1931 is the critical year for 'Pynchon & Co., the year they went down.
It took her till the middle of Huntley and Brinkley to remember
that last year at three or so one morning there had come this
long-distance call, from where she would never know (unless
now he'd left a diary) by a voice beginning in heavy Slavic
tones as second secretary at the Transyl-vanian Consulate,
looking for an escaped bat; modulated to comic-Negro, then
on into hostile Pachuco dialect, full of chingas and maricones;
then a Gestapo officer asking her in shrieks did she have
relatives in Germany and finally his Lamont Cranston voice,
the one he'd talked in all the way down to Mazatlan. "Pierce,
please," she'd managed to get in, "I thought we had"
"But Margo," earnestly, "I've just come from Commissioner
Weston, and that old man in the fun house was murdered by
the same blowgun that killed Professor Quackenbush," or something.
"For God's sake," she said.

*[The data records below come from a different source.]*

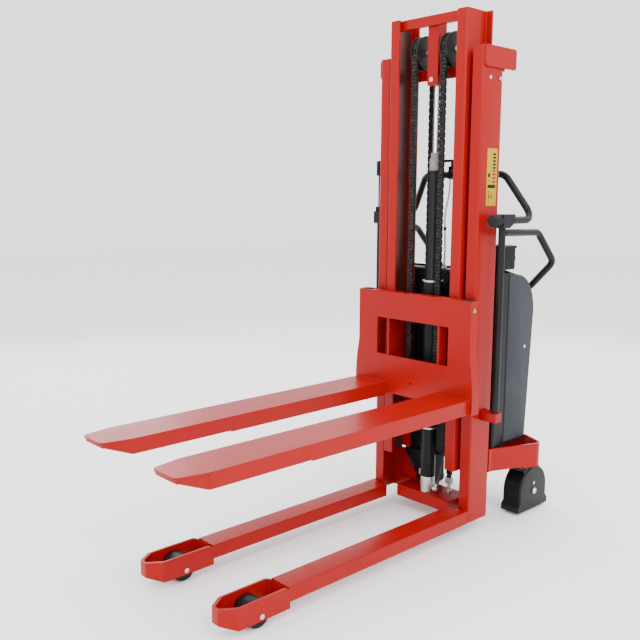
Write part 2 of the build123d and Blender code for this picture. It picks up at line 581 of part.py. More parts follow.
for side, s in SIDES:
    cx = s * CASTOR_X
    castor_y = CASTOR_SWIVEL_Y + castor_trail[s]
    with BuildPart() as castor_body:
        for wall, mode in ((0, Mode.ADD), (GUARD_WALL, Mode.SUBTRACT)):
            low, spring, crown = GUARD_Z[0] - wall, GUARD_Z[1], GUARD_Z[2] - wall
            reach = GUARD_R - GUARD_LIP - wall
            with BuildSketch(facing_side(cx - GUARD_W / 2 + wall)):
                with BuildLine():
                    ThreePointArc((castor_y - reach, spring), (castor_y, crown), (castor_y + reach, spring))
                    Polyline((castor_y + reach, spring), (castor_y + reach, 40), (castor_y + reach + GUARD_LIP, 30),
                             (castor_y + reach + GUARD_LIP, low), (castor_y - reach - GUARD_LIP, low),
                             (castor_y - reach - GUARD_LIP, 30), (castor_y - reach, 40), (castor_y - reach, spring))
                make_face()
            extrude(amount=GUARD_W - 2 * wall, mode=mode)
            if mode == Mode.ADD:
                fillet(castor_body.edges().filter_by(GeomType.CIRCLE), 8)
        rod_z(cx, CASTOR_SWIVEL_Y, (crown_z[0] - 6, 200), 36, Mode.SUBTRACT)
        rod_z(cx, CASTOR_SWIVEL_Y, crown_z, 36)
        rod_z(cx, CASTOR_SWIVEL_Y, (crown_z[0] - 12, crown_z[1] + 1), 8 + BORE_FIT, Mode.SUBTRACT)
        for leg_s in (-1, 1):
            leg_x = (cx + leg_s * 28, cx + leg_s * (GUARD_W / 2 - GUARD_WALL))
            with BuildSketch(facing_side(min(leg_x))):
                with BuildLine():
                    Polyline((CASTOR_SWIVEL_Y - s * 20, crown_z[0]), (CASTOR_SWIVEL_Y + s * 24, crown_z[0]),
                             (castor_y + s * 20, CASTOR_R), (castor_y + s * 14, CASTOR_R - 18),
                             (castor_y - s * 14, CASTOR_R - 18), (castor_y - s * 24, CASTOR_R), close=True)
                make_face()
            extrude(amount=abs(leg_x[1] - leg_x[0]))
        rod_x((cx - 60, cx + 60), castor_y, CASTOR_R, 8 + BORE_FIT, Mode.SUBTRACT)
    save(castor_body.part, f"castor_body_{side}")

    with BuildPart() as castor_wheel:
        rod_x((cx - CASTOR_W / 2, cx + CASTOR_W / 2), castor_y, CASTOR_R, CASTOR_R)
        fillet(castor_wheel.edges().filter_by(GeomType.CIRCLE), 6)
        for hub_s in (-1, 1):
            hub_x = (cx + hub_s * (CASTOR_W / 2 - 8), cx + hub_s * (CASTOR_W / 2 + 1))
            rod_x(hub_x, castor_y, CASTOR_R, 58, Mode.SUBTRACT)
            rod_x((hub_x[0], cx + hub_s * (CASTOR_W / 2 + 2.5)), castor_y, CASTOR_R, 18)
        rod_x((cx - 40, cx + 40), castor_y, CASTOR_R, 8 + BORE_FIT, Mode.SUBTRACT)
    save(castor_wheel.part, f"castor_wheel_{side}")

    with BuildPart() as castor_bolts:
        rod_x((cx - GUARD_W / 2 - 1, cx + GUARD_W / 2 + 1), castor_y, CASTOR_R, 8)
        for bolt_s in (-1, 1):
            head_x = cx + bolt_s * (GUARD_W / 2 + GAP)
            rod_x((head_x, head_x + bolt_s * 6), castor_y, CASTOR_R, 12)
            rod_x((head_x, head_x + bolt_s * 4), castor_y - 4, CASTOR_R + 33, 6)
    save(castor_bolts.part, f"castor_bolts_{side}")

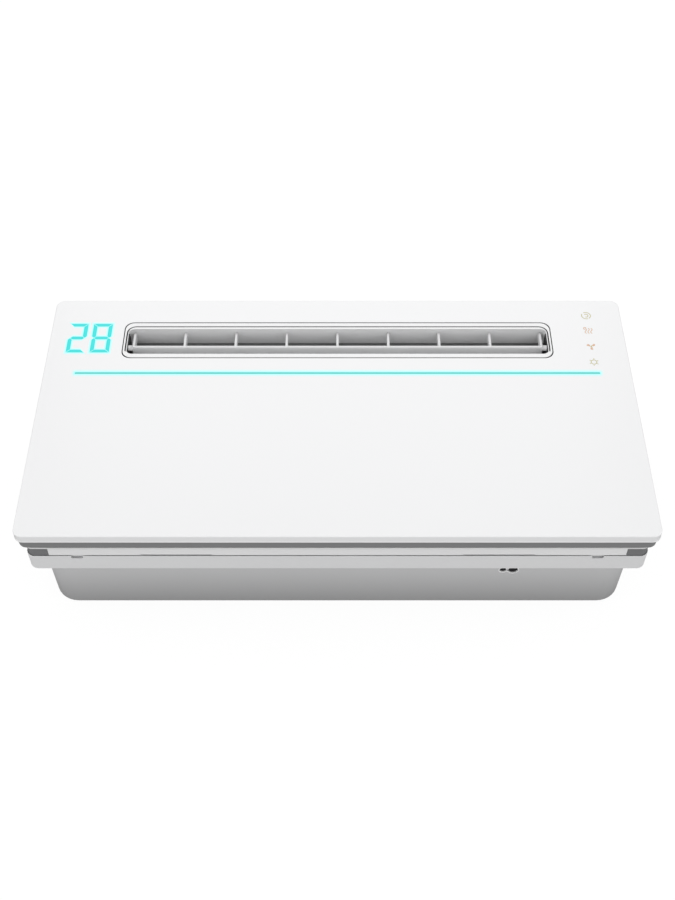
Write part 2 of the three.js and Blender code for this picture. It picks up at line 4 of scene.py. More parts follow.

Mucho had rolled over and was looking
at her.
"Why don't you hang up on him," Mucho suggested, sensibly.
"I heard that," Pierce said. "I think it's time Wendell Maas had a
little visit from The Shadow." Silence, positive and thorough, fell.
So it was the last of his voices she ever heard.
Lamont Cranston.
I realize that speaking of the known events of Thomas Pynchon's life
constitutes Heresy in the realm of Critical Discussion of the author's
writings. [3] However, a brief glimpse into the little bits of Bio that leak
in---lots of Library research, big on newspapers, a big steamin'
heap of Family history to sort out, greater emphasis on Family History
as the author's career progresses---it looks like family history is the
key to understanding the book. Of all the threads I followed, this is
the red string that connects all the novels. The size and scope and
time of day and location and names dropped and the ultra-hot mauve
headgear [*] in Against the Day all point me in the general direction
of Pynchon & Company.
If, when discussion of this novel was first unleashed on the world, there
was general knowledge that Pynchon & Company had their hands in
all of these threads---lighter than air travel, scientific textbooks
from a generation previous, laws on property and property rights,
investments in mines and railroads, investments in electrical power and
gas-works, monies directly invested in Edison & Tesla---if we knew in
November of 2006 that the Pynchons were a big family with a big
investment house that made a big fall in the wake of putting a little too
much faith [and other people's credit] in talkies---if we knew that before
we started the book, do you think the reviews might have come out
different?
After re-reading this long, long essay on the novel [3ed rereading
since it first appeared] it strikes me that 'Back to the Future: On Thomas
Pynchon's Against the Day' by William Logan probably would have
turned out quite different if Mr. Logan was cognizant of the Pynchon
Family legacy, their disinheritance, their long shadow.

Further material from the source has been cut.